The seizure of the tanker came at the request of Hormozgan Province’s maritime organization and upon the order of the provincial prosecutor, Sepahnews said.
The arrested crew were from South Korea, Indonesia, Vietnam, and Myanmar, the Guards said, without giving further details.
A photo released by the website appeared to show three speedboats and a patrol boat approaching the tanker.
The Guards’ statement did not specify where was the tanker was seized or transferred to.
The British body, United Kingdom Maritime Trade Operations, said in a message that there had been “an interaction” in the Strait of Hormuz between a merchant vessel and Iranian authorities early Monday, which had caused the ship to “make an alteration of course North and … into Iranian waters.”
Fars News Agency had earlier reported that the ship “has been seized in Persian Gulf waters (…) and transferred to our country’s ports.”

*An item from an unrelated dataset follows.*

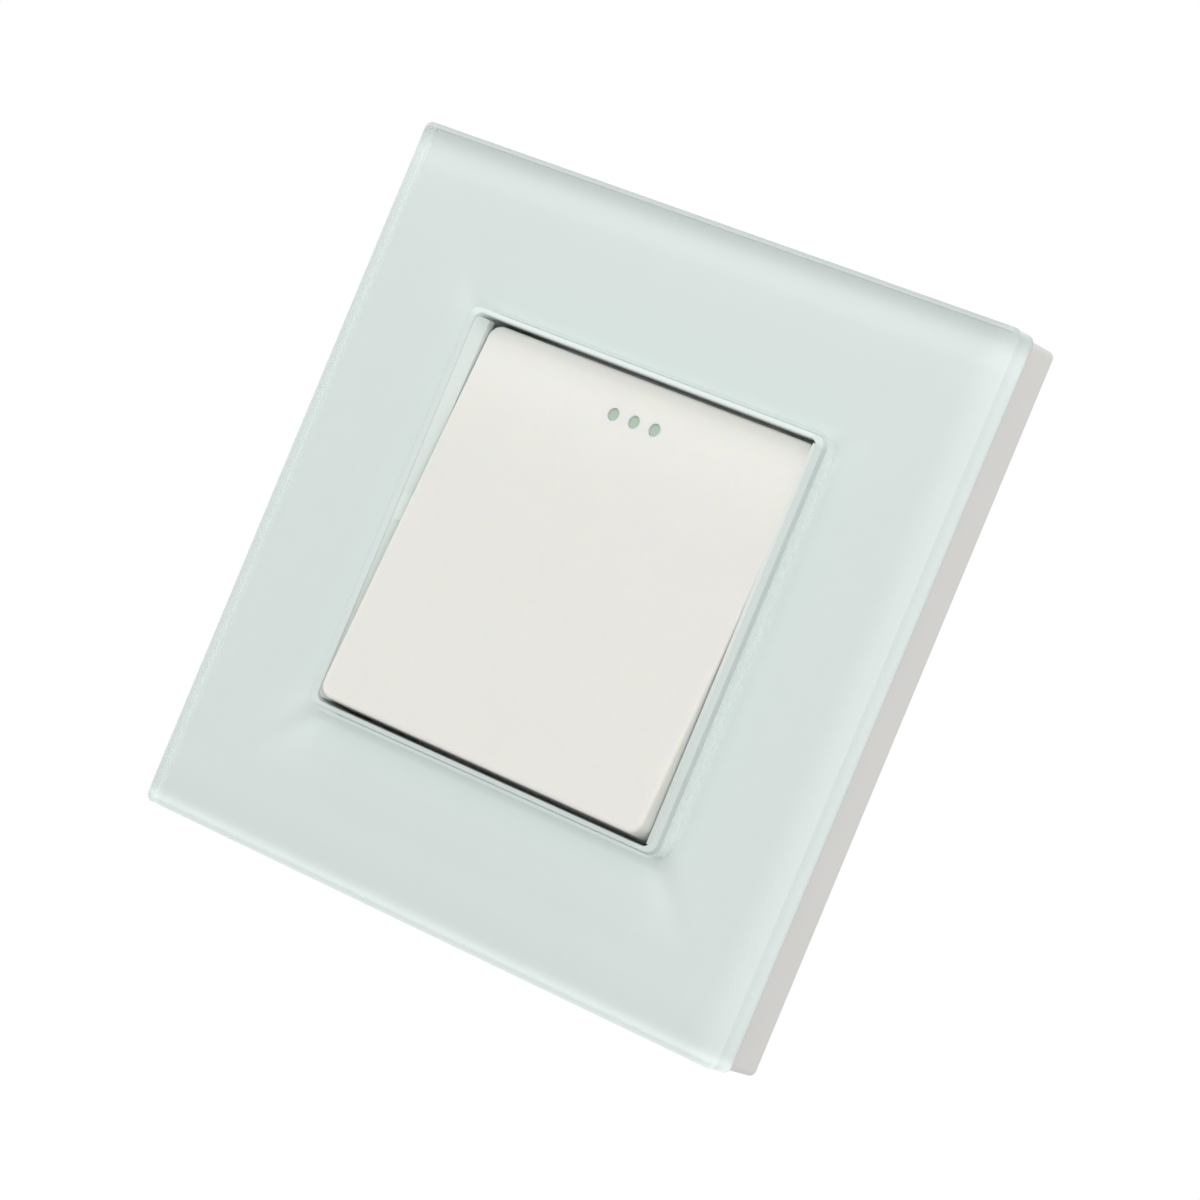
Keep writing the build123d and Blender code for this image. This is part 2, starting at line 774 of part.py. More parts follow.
# Mounting yoke with a folded lip, fixing slots, window and holes for screws, catches and hooks
hook_hole_inner = hook_x - ring_side / 2 - hook_clearance
hook_hole_outer = hook_x + ring_side / 2 + hook_barb + hook_clearance
with BuildPart() as mounting_yoke:
    with BuildSketch(wall_plane(wall_y)):
        RectangleRounded(yoke_width, yoke_height, yoke_corner)
    extrude(amount=yoke_thickness)
    with BuildSketch(wall_plane(yoke_front)):
        RectangleRounded(yoke_width, yoke_height, yoke_corner)
        RectangleRounded(
            yoke_width - 2 * yoke_thickness,
            yoke_height - 2 * yoke_thickness,
            yoke_corner - yoke_thickness,
            mode=Mode.SUBTRACT,
        )
    extrude(amount=yoke_front - yoke_lip_front)
    with BuildSketch(wall_plane(wall_y)):
        RectangleRounded(yoke_window_width, yoke_window_height, yoke_window_corner)
        with Locations((-fixing_spacing / 2, 0), (fixing_spacing / 2, 0)):
            SlotOverall(fixing_slot_length, 2 * fixing_half_width)
        with Locations(*screw_places):
            Circle(screw_shank_radius + screw_passage)
        with Locations(*corners(catch_spacing_x / 2, catch_spacing_z / 2)):
            Circle(catch_radius + catch_clearance)
        with Locations(*corners((hook_hole_inner + hook_hole_outer) / 2, hook_spacing / 2)):
            Rectangle(hook_hole_outer - hook_hole_inner, hook_width + 2 * hook_clearance)
    extrude(amount=yoke_thickness, mode=Mode.SUBTRACT)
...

In July 2019, the Guards seized the British-flagged oil tanker Stena Impero in the sensitive Strait of Hormuz waterway for allegedly ramming a fishing boat and released it two months later.
They seized at least six other ships that year over alleged fuel smuggling.
Tensions have run high in the Gulf in recent years after the United States stepped up its campaign of “maximum pressure” on Iran following its withdrawal from the landmark nuclear deal in 2018.
The escalation saw ships mysteriously attacked, drones downed, and oil tankers seized in the strategic strait — a chokepoint through which a fifth of world oil output passes.